Ordinary citizens had no real control over the fact that their savings were in the same bloated and poorly managed banks that held the funds of shady Eastern European government officials and oligarchs. Even though Cyprus is a democracy, successive governments encouraged turning the island into a “fiscal paradise” that lived off sheltering money from Russia, Ukraine and other nations.
Thus they do have some right to feel aggrieved. But it’s clear that there were benefits to acting as the money-launderer and bolt-hole of choice for some wheeler-dealers from the former Soviet Union. Few objected to their nation’s new international role as long as it meant booming business and plenty of jobs.
One genuine beef for small depositors is that the proposed bailout by the European Central Bank and IMF included a “tax” on depositors. The country’s Parliament voted that down on Tuesday.
This tax seemed unjust. Many worried that a precedent for a eurozone tax on savings was being set. But consider: Without a bailout, the Greek bonds held by the Cypriot banks would have reduced the funds generally available to depositors by much more than this tax.
Fortunately, Cyprus does have deposit insurance covering all accounts up to 100,000 euros — ostensibly protecting small depositors from any Greek default. If the banks actually went bust and if the government deposit insurance plan had the funds to cover any losses, none of the small depositors would lose anything. Unfortunately, Cyprus’s government does not have the money to make good on its promise.
Feared precedents of a Europewide savings grab aside, this de facto breach of a legal guarantee for small deposits is the most likely way that events in Cyprus could affect the rest of the eurozone and hence the rest of the world. It sets a precedent that legal guarantees can be overridden at the will of the most politically and economically powerful nations in Europe.
Small depositors in Spain, Portugal, Italy, Ireland, France and elsewhere are covered by the same 100,000 euro insurance.
If it is shown to be untrustworthy, they might rush to withdraw their funds.
For already shaky banks in many countries, such a classic “bank run” could be catastrophic. If these banks collapsed, problems could spread to otherwise sound institutions, touching off a deep European financial crisis.
Global finance is so interwoven that it would be hard to stop a severe European financial crisis from becoming a global one.
But we are in uncharted waters, no one really knows what will happen or how harsh or how mild any repercussions will be.
Much more could be said about the political interactions involved, including lingering resentments about the way Greece blackmailed the rest of the European Union into accepting Cyprus as a member in 2004 or the reluctance of the German and Dutch governments to act in ways that appear to be bailing out corrupt Russian businessmen and public officials.

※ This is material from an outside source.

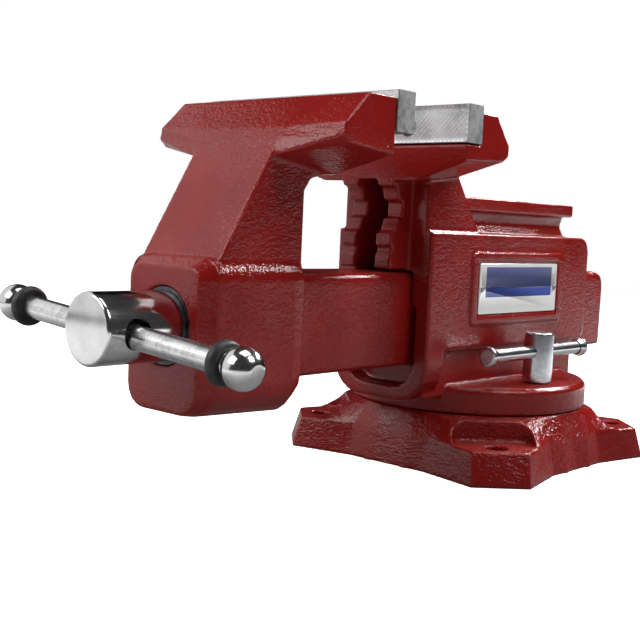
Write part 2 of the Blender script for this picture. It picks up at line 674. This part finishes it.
def thread_shape(crest, start, end):
    """A helical ridge on a core, from height start to end, as one closed skin."""
    bm = bmesh.new()
    turns = int((end - start) / THREAD_PITCH) + 3
    rows = []
    for turn in range(-1, turns):
        for share, radius in ((0.0, THREAD_ROOT_R), (0.42, THREAD_ROOT_R), (0.50, crest), (0.92, crest)):
            row = []
            for k in range(THREAD_STEPS + 1):
                height = start + THREAD_PITCH * (turn + share + k / THREAD_STEPS)
                tip = THREAD_ROOT_R - 1 + max(0.0, end - height)
                held = min(max(height, start), end)
                reach = min(radius, tip) if end - height < THREAD_LEAD_IN else radius
                angle = -2 * pi * k / THREAD_STEPS
                row.append(bm.verts.new((reach * cos(angle) * MM, reach * sin(angle) * MM, held * MM)))
            rows.append(row)
    for low, high in zip(rows, rows[1:]):
        for k in range(THREAD_STEPS):
            bm.faces.new((low[k], low[k + 1], high[k + 1], high[k]))
    bmesh.ops.remove_doubles(bm, verts=bm.verts, dist=0.02 * MM)
    bmesh.ops.holes_fill(bm, edges=[edge for edge in bm.edges if edge.is_boundary], sides=0)
    return bm


def make_spindle():
    """Head and shank turned in one, joined to the thread, then cross-drilled and eased."""
    low, high = (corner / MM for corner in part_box("spindle_screw"))
    axis_x, axis_z = (low.x + high.x) / 2, (low.z + high.z) / 2
    head_r = (high.x - low.x) / 2
    handle_low, handle_high = (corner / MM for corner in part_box("handle_bar"))
    handle_y = (handle_low.y + handle_high.y) / 2
    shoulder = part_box("thrust_washer")[0].y / MM - 0.3
    # Heights run along +Y from the head's face.
    profile = [(0.2, low.y), (head_r - HEAD_EDGE, low.y)]
    profile += arc(head_r - HEAD_EDGE, low.y + HEAD_EDGE, HEAD_EDGE, -90, 0)
    profile += arc(head_r - 0.6, shoulder - 0.6, 0.6, 0, 90, 3)
    profile += [(SHANK_R, shoulder), (SHANK_R, SHANK_END), (THREAD_ROOT_R - 2, SHANK_END)]
    lay = Matrix.Translation((axis_x * MM, 0, axis_z * MM)) @ Matrix.Rotation(-pi / 2, 4, "X")
    spindle = link_mesh("polished_spindle", lathe(profile, 96), [POLISHED], smooth=30)
    thread = link_mesh("thread", thread_shape(THREAD_CREST_R, SHANK_END - 2, high.y), [])
    join = spindle.modifiers.new("forging", "BOOLEAN")
    join.operation = "UNION"
    join.solver = "EXACT"
    join.object = thread
    settle(spindle)
    bpy.data.objects.remove(thread)
    axis = Vector(next(j["axis"] for j in frame["joints"] if j["name"] == "handle_slide"))
    across = Vector((axis.x, 0, axis.z)).to_track_quat("Z", "Y").to_matrix().to_4x4()
    hole = lathe([(HANDLE_HOLE_R, -40), (HANDLE_HOLE_R, 40)], 64)
    hole.transform(lay.inverted() @ Matrix.Translation((axis_x * MM, handle_y * MM, axis_z * MM)) @ across)
    bore(spindle, hole)
    ease = spindle.modifiers.new("ease", "BEVEL")
    ease.width = 0.5 * MM
    ease.segments = 2
    ease.limit_method = "ANGLE"
    ease.angle_limit = radians(50)
    settle(spindle)
    spindle.data.shade_smooth()
    spindle.data.set_sharp_from_angle(angle=radians(30))
    spindle.matrix_world = lay
    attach(spindle, "spindle")
    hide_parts("spindle_screw")


make_spindle()

# ---------------------------------------------------------------------------------------------
# Handle. A drawn steel bar that slides through the head, with a turned ball pressed on each end
# and a black rubber ring in front of each ball to soften its drop.
# ---------------------------------------------------------------------------------------------

STUB_R = 4.0
STUB_LENGTH = 5.4
BAR_CHAMFER = 0.6
BALL_PAST_BAR = 4.0
BALL_FROM = -52
BALL_TO = 66
BALL_STEPS = 18
RING_MIDDLE = 88.5
RING_WIDTH = 7.0
RING_SWELL = 2.6
RING_FIT = 0.15
DRAWN_STEEL = steel(
    "drawn_steel", (0.40, 0.40, 0.41), (0.66, 0.66, 0.67), 0.26, stretch=(1.0, 1.0, 0.05), relief=0.00002
)
BALL_STEEL = steel(
    "turned_ball", (0.48, 0.48, 0.49), (0.72, 0.72, 0.73), 0.16, stretch=(0.3, 0.3, 1.6), relief=0.000008
)


def rubber():
    """Black rubber with a fine moulded skin and a grey bloom in places."""
    material, tree, shader = blank_material("ring_rubber", {"IOR": 1.5})
    place = node(tree, "TexCoord").outputs["Object"]
    skin = node(tree, "TexNoise", {"Vector": place, "Scale": 1400.0, "Detail": 4.0}).outputs["Fac"]
    bloom = node(tree, "TexNoise", {"Vector": place, "Scale": 120.0, "Detail": 5.0}).outputs["Fac"]
    dust = node(tree, "Group", {"Place": place}, node_tree=SETTLED_DUST).outputs["Mask"]
    tone = node(tree, "ValToRGB", {"Fac": sum_of(tree, (bloom, 1.0), (dust, 0.25))})
    tone.color_ramp.elements[0].position = 0.35
    tone.color_ramp.elements[0].color = (0.008, 0.008, 0.009, 1)
    tone.color_ramp.elements[1].position = 0.8
    tone.color_ramp.elements[1].color = (0.030, 0.030, 0.032, 1)
    rough = sum_of(tree, (bloom, 0.2), (1.0, 0.38))
    bump = node(tree, "Bump", {"Height": skin, "Strength": 1.0, "Distance": 0.00003})
    tree.links.new(tone.outputs["Color"], shader.inputs["Base Color"])
    tree.links.new(rough, shader.inputs["Roughness"])
    tree.links.new(bump.outputs["Normal"], shader.inputs["Normal"])
    return material


RING_RUBBER = rubber()


def place_turned(name, profile, where, material, body, node_name, steps=64, smooth=30):
    """Lathes a piece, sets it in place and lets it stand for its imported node."""
    piece = link_mesh(name, lathe(profile, steps), [material], smooth)
    piece.matrix_world = where
    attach(piece, body)
    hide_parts(node_name)
    return piece


def make_handle():
    """The bar, which has a stub at each end, and a ball and a ring for each stub."""
    axis = Vector(next(j["axis"] for j in frame["joints"] if j["name"] == "handle_slide"))
    low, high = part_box("handle_bar")
    centre = (low + high) / 2
    across = axis.to_track_quat("Z", "Y").to_matrix().to_4x4()
    where = Matrix.Translation(centre) @ across
    bar_r = (high.y - low.y) / 2 / MM
    # The box of a tilted bar is its length and radius, each turned by the tilt.
    stub = ((high.x - low.x) / 2 / MM - STUB_R * abs(axis.z)) / axis.x
    neck = stub - STUB_LENGTH
    profile = [(STUB_R - 0.5, -stub), (STUB_R, -stub + 0.5), (STUB_R, -neck)]
    profile += [(bar_r - BAR_CHAMFER, -neck), (bar_r, -neck + BAR_CHAMFER)]
    profile += [(radius, -height) for radius, height in reversed(profile)]
    place_turned("drawn_bar", profile, where, DRAWN_STEEL, "handle", "handle_bar")
    for side, end in ((-1, "left"), (1, "right")):
        ball_node = f"handle_ball_{end}"
        ball_low, ball_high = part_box(ball_node)
        ball_r = (ball_high.y - ball_low.y) / 2 / MM
        middle = stub + BALL_PAST_BAR
        outer = []
        for step in range(BALL_STEPS + 1):
            turn = radians(BALL_FROM + (BALL_TO - BALL_FROM) * step / BALL_STEPS)
            outer.append((ball_r * cos(turn), side * (middle + ball_r * sin(turn))))
        seat = side * (stub + 0.4)
        tip = outer[-1][1] + side * 0.1
        ball = [(0.4, seat), (STUB_R + 0.3, seat), (STUB_R + 0.3, outer[0][1])]
        ball += outer + [(outer[-1][0] - 0.9, tip), (0.4, tip)]
        place_turned(f"turned_ball_{end}", ball, where, BALL_STEEL, "handle", ball_node)
        ring_node = f"handle_bumper_{end}"
        ring_low, ring_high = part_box(ring_node)
        ring_r = (ring_high.y - ring_low.y) / 2 / MM
        ring_middle = side * RING_MIDDLE
        half = RING_WIDTH / 2
        swell = [
            (ring_r - RING_SWELL + RING_SWELL * cos(radians(a)), ring_middle + half * sin(radians(a)))
            for a in range(-90, 91, 15)
        ]
        bore_r = bar_r + RING_FIT
        ring = [(bore_r, ring_middle - half)] + swell + [(bore_r, ring_middle + half)]
        place_turned(f"rubber_ring_{end}", ring, where, RING_RUBBER, "handle", ring_node)


make_handle()

# ---------------------------------------------------------------------------------------------
# Swivel locks. Each is a zinc-plated post, screwed down through the body's foot into a nut in
# the base's T-slot. A thin bar slides through it, with a flared cap swaged on each end.
# ---------------------------------------------------------------------------------------------

ZINC_PLATE = steel("zinc_plate", (0.46, 0.47, 0.49), (0.70, 0.71, 0.73), 0.22, relief=0.000012, spread=0.1)
POST_DOME = 1.6
FOOT_TOP = 61.8
LOCK_SHANK_R = 7.0
SHANK_CORE_R = 6.0
BAR_CLEARANCE = 0.5


def make_lock(side):
    """One lock: the post with its cross hole, the thin bar and the bar's two caps."""
    screw_low, screw_high = (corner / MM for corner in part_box(f"lock_screw_{side}"))
    bar_low, bar_high = (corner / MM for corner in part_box(f"lock_bar_{side}"))
    x = (screw_low.x + screw_high.x) / 2
    y = (screw_low.y + screw_high.y) / 2
    post_r = (screw_high.x - screw_low.x) / 2
    bar_z = (bar_low.z + bar_high.z) / 2
    bar_r = (bar_high.x - bar_low.x) / 2
    profile = [(SHANK_CORE_R, screw_low.z), (LOCK_SHANK_R, screw_low.z + 1), (LOCK_SHANK_R, FOOT_TOP)]
    profile += [(post_r - 0.8, FOOT_TOP), (post_r, FOOT_TOP + 0.8)]
    profile += arc(post_r - POST_DOME, screw_high.z - POST_DOME, POST_DOME, 0, 75, 5)
    profile += [(post_r * 0.5, screw_high.z - 0.05), (0.3, screw_high.z)]
    stand = Matrix.Translation((x * MM, y * MM, 0))
    name = f"zinc_post_{side}"
    post = place_turned(name, profile, stand, ZINC_PLATE, f"lock_{side}", f"lock_screw_{side}")
    lay = Matrix.Rotation(-pi / 2, 4, "X")
    hole = lathe([(bar_r + BAR_CLEARANCE, -30), (bar_r + BAR_CLEARANCE, 30)], 40)
    hole.transform(Matrix.Translation((0, 0, bar_z * MM)) @ lay)
    bore(post, hole)
    post.data.shade_smooth()
    post.data.set_sharp_from_angle(angle=radians(30))
    where = Matrix.Translation((x * MM, 0, bar_z * MM)) @ lay
    shaft = [(bar_r, bar_low.y), (bar_r, bar_high.y)]
    body = f"lock_handle_{side}"
    place_turned(f"zinc_bar_{side}", shaft, where, ZINC_PLATE, body, f"lock_bar_{side}", 40)
    for end, inward in (("front", 1), ("rear", -1)):
        cap_low, cap_high = (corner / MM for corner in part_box(f"lock_cap_{side}_{end}"))
        cap_r = (cap_high.x - cap_low.x) / 2
        tip = cap_low.y if inward > 0 else cap_high.y
        root = cap_high.y if inward > 0 else cap_low.y
        # The outline runs from the domed end, over the flare and the throat, into the bore.
        cap = [(0.3, tip + inward * 0.15), (cap_r - 2.4, tip + inward * 0.1), (cap_r - 1.1, tip)]
        cap += [(cap_r - 0.3, tip + inward * 0.35), (cap_r, tip + inward * 1.1), (cap_r, tip + inward * 2.0)]
        cap += [(cap_r - 0.5, tip + inward * 2.9), (bar_r + 1.3, tip + inward * 4.2), (bar_r + 0.9, root)]
        cap += [(bar_r + 0.25, root), (bar_r + 0.25, tip + inward * 5.9), (0.3, tip + inward * 5.9)]
        name = f"zinc_cap_{side}_{end}"
        place_turned(name, cap, where, ZINC_PLATE, body, f"lock_cap_{side}_{end}", 48)


make_lock("left")
make_lock("right")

And, once again, German banks reportedly would suffer some billions of euros in losses if the Cypriot banks all collapsed. Suffice it to say that there is no moral high ground in the whole sad affair.

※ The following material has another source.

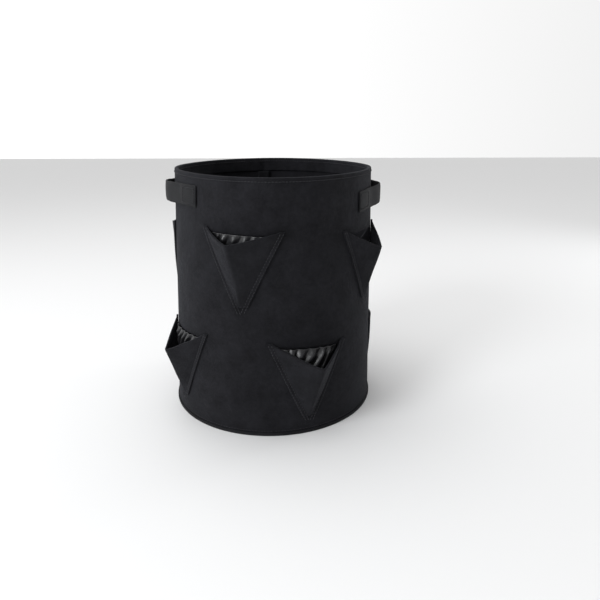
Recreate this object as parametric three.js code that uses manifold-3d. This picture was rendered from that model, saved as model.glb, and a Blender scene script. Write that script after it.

Regardless of how it plays out, there are lessons about the danger of a central bank, such as the ECB, having an obligation to act as a lender of last resort to a banking system over which it has little regulatory power.
And this gets to the core problem of the European common currency: Can the system survive amid such disparate cultures, politics and legal systems. I think not, and any possible road ahead looks bumpy indeed.